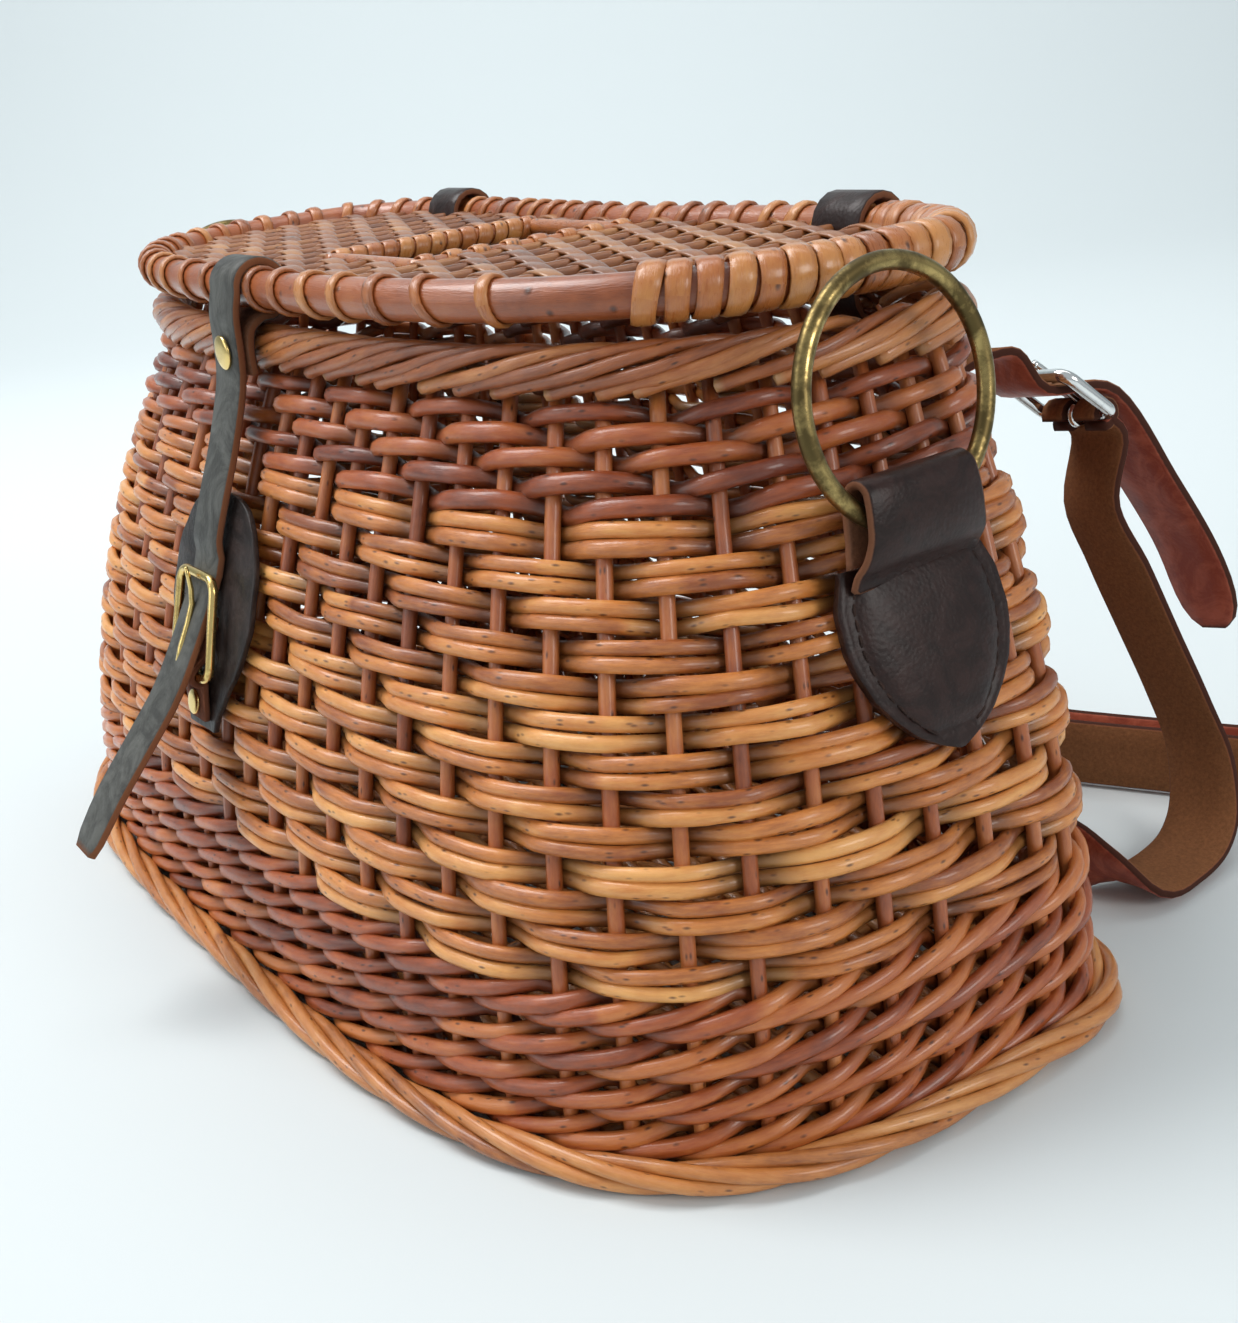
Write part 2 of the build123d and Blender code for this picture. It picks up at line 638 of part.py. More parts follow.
def make_shoulder_strap():
    """The long strap: from the buckle down to the table, twice along the back on edge and up to the left keeper."""
    lift = strap_leather / 2
    edge_z = strap_width / 2 + 0.8
    wall_out = 3 * fit_gap + leather + lift
    hang = [(136.0, 107.0, 87.0), (142.0, 114.5, 66.0), (149.0, 121.0, 45.0), (156.0, 124.0, 27.0),
            (162.5, 119.0, 12.0), (167.0, 108.0, 4.5), (169.5, 92.0, 2.6), (169.5, 79.0, 3.2)]
    turn_up = [(161.0, 70.5, 7.5), (145.0, 69.0, 11.0)]
    first_run = [(115.0, 70.5), (60.0, 73.0), (0.0, 76.0), (-34.0, 79.0), (-50.0, 83.0), (-57.0, 89.5), (-50.0, 96.0)]
    second_run = [(-30.0, 98.0), (20.0, 101.0), (60.0, 107.0), (98.0, 120.0), (142.0, 141.5), (162.0, 151.0)]
    fold_back = [(174.0, 159.0), (172.0, 165.0), (160.0, 160.0), (140.0, 149.5), (98.0, 129.0), (60.0, 116.0)]
    third_run = [(10.0, 110.0), (-60.0, 108.0)]
    runs = [(x, y, edge_z) for x, y in first_run + second_run + fold_back + third_run]
    rise = [(-98.0, 103.0, 17.0), (-118.0, 94.0, 36.0), (-118.0, 80.0, 68.0), (-114.0, 66.0, 98.0)]
    rise += [on_back(-keeper_x, z, wall_out + 0.5) for z in (124.0, 134.0, 144.0)]
    start = [tuple(at_buckle(shoulder_half_length + shoulder_wire_radius + 1.2, 0.0)),
             tuple(at_buckle(shoulder_half_length + 10.0, -2.0)), (131.5, 99.5, 106.0)]
    points = start + hang + turn_up + runs + rise
    wide = tuple(buckle_across)
    widths = [wide] * 3 + [(1, 0, 0)] * len(hang) + [(0.8, 0.0, 0.5), (0.3, 0.0, 0.95)]
    widths += [(0, 0, 1)] * len(runs) + [(-0.4, 0, 0.9), (-0.9, 0, 0.3)] + [(-1, 0, 0)] * 5
    strap = ribbon(points, widths, strap_width, strap_leather)
    eye = Rot(90, 0, 0) * Cylinder(shoulder_wire_radius + fit_gap / 2 + strap_leather, strap_width)
    hole = Rot(90, 0, 0) * Cylinder(shoulder_wire_radius + fit_gap / 2, strap_width + 4)
    eye = place_at_buckle(Pos(shoulder_half_length, 0, 0) * eye)
    hole = place_at_buckle(Pos(shoulder_half_length, 0, 0) * hole)
    gap = place_at_buckle(Pos(shoulder_half_length - 1, 0, 0) * Box(13, 4.0, 14))
    return strap + eye - hole - gap


def make_keeper(side):
    """A leather plate on the back wall that the strap end is riveted to."""
    skin = wall_band(levels(112.0, 146.0, 3), fit_gap + leather, fit_gap)
    low, high, half = 114.0, 145.0, strap_width / 2 + 3
    outline = [(-half, low), (half, low), (half, high), (-half, high)]
    outline = [(x + side * keeper_x, z) for x, z in outline]
    return skin & front_prism(outline, 120.0, 100.0)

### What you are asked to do
Using the data above, output each line exactly.

### Solution for this exercise
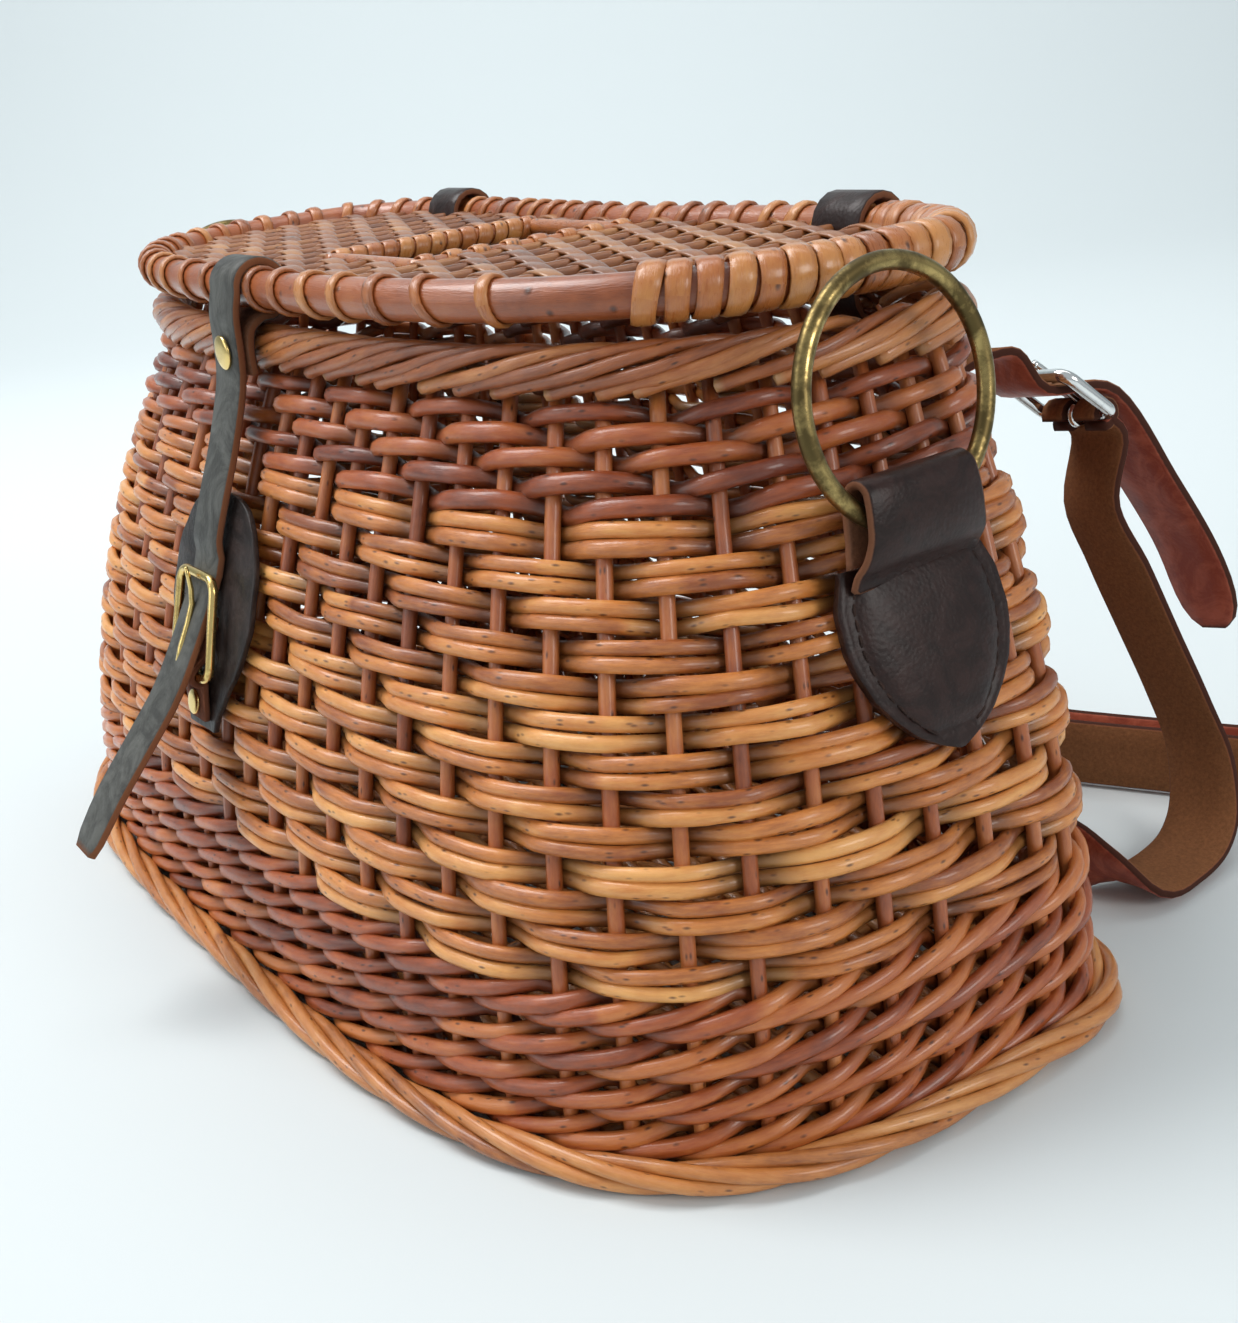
Write part 2 of the build123d and Blender code for this picture. It picks up at line 638 of part.py. More parts follow.
def make_shoulder_strap():
    """The long strap: from the buckle down to the table, twice along the back on edge and up to the left keeper."""
    lift = strap_leather / 2
    edge_z = strap_width / 2 + 0.8
    wall_out = 3 * fit_gap + leather + lift
    hang = [(136.0, 107.0, 87.0), (142.0, 114.5, 66.0), (149.0, 121.0, 45.0), (156.0, 124.0, 27.0),
            (162.5, 119.0, 12.0), (167.0, 108.0, 4.5), (169.5, 92.0, 2.6), (169.5, 79.0, 3.2)]
    turn_up = [(161.0, 70.5, 7.5), (145.0, 69.0, 11.0)]
    first_run = [(115.0, 70.5), (60.0, 73.0), (0.0, 76.0), (-34.0, 79.0), (-50.0, 83.0), (-57.0, 89.5), (-50.0, 96.0)]
    second_run = [(-30.0, 98.0), (20.0, 101.0), (60.0, 107.0), (98.0, 120.0), (142.0, 141.5), (162.0, 151.0)]
    fold_back = [(174.0, 159.0), (172.0, 165.0), (160.0, 160.0), (140.0, 149.5), (98.0, 129.0), (60.0, 116.0)]
    third_run = [(10.0, 110.0), (-60.0, 108.0)]
    runs = [(x, y, edge_z) for x, y in first_run + second_run + fold_back + third_run]
    rise = [(-98.0, 103.0, 17.0), (-118.0, 94.0, 36.0), (-118.0, 80.0, 68.0), (-114.0, 66.0, 98.0)]
    rise += [on_back(-keeper_x, z, wall_out + 0.5) for z in (124.0, 134.0, 144.0)]
    start = [tuple(at_buckle(shoulder_half_length + shoulder_wire_radius + 1.2, 0.0)),
             tuple(at_buckle(shoulder_half_length + 10.0, -2.0)), (131.5, 99.5, 106.0)]
    points = start + hang + turn_up + runs + rise
    wide = tuple(buckle_across)
    widths = [wide] * 3 + [(1, 0, 0)] * len(hang) + [(0.8, 0.0, 0.5), (0.3, 0.0, 0.95)]
    widths += [(0, 0, 1)] * len(runs) + [(-0.4, 0, 0.9), (-0.9, 0, 0.3)] + [(-1, 0, 0)] * 5
    strap = ribbon(points, widths, strap_width, strap_leather)
    eye = Rot(90, 0, 0) * Cylinder(shoulder_wire_radius + fit_gap / 2 + strap_leather, strap_width)
    hole = Rot(90, 0, 0) * Cylinder(shoulder_wire_radius + fit_gap / 2, strap_width + 4)
    eye = place_at_buckle(Pos(shoulder_half_length, 0, 0) * eye)
    hole = place_at_buckle(Pos(shoulder_half_length, 0, 0) * hole)
    gap = place_at_buckle(Pos(shoulder_half_length - 1, 0, 0) * Box(13, 4.0, 14))
    return strap + eye - hole - gap


def make_keeper(side):
    """A leather plate on the back wall that the strap end is riveted to."""
    skin = wall_band(levels(112.0, 146.0, 3), fit_gap + leather, fit_gap)
    low, high, half = 114.0, 145.0, strap_width / 2 + 3
    outline = [(-half, low), (half, low), (half, high), (-half, high)]
    outline = [(x + side * keeper_x, z) for x, z in outline]
    return skin & front_prism(outline, 120.0, 100.0)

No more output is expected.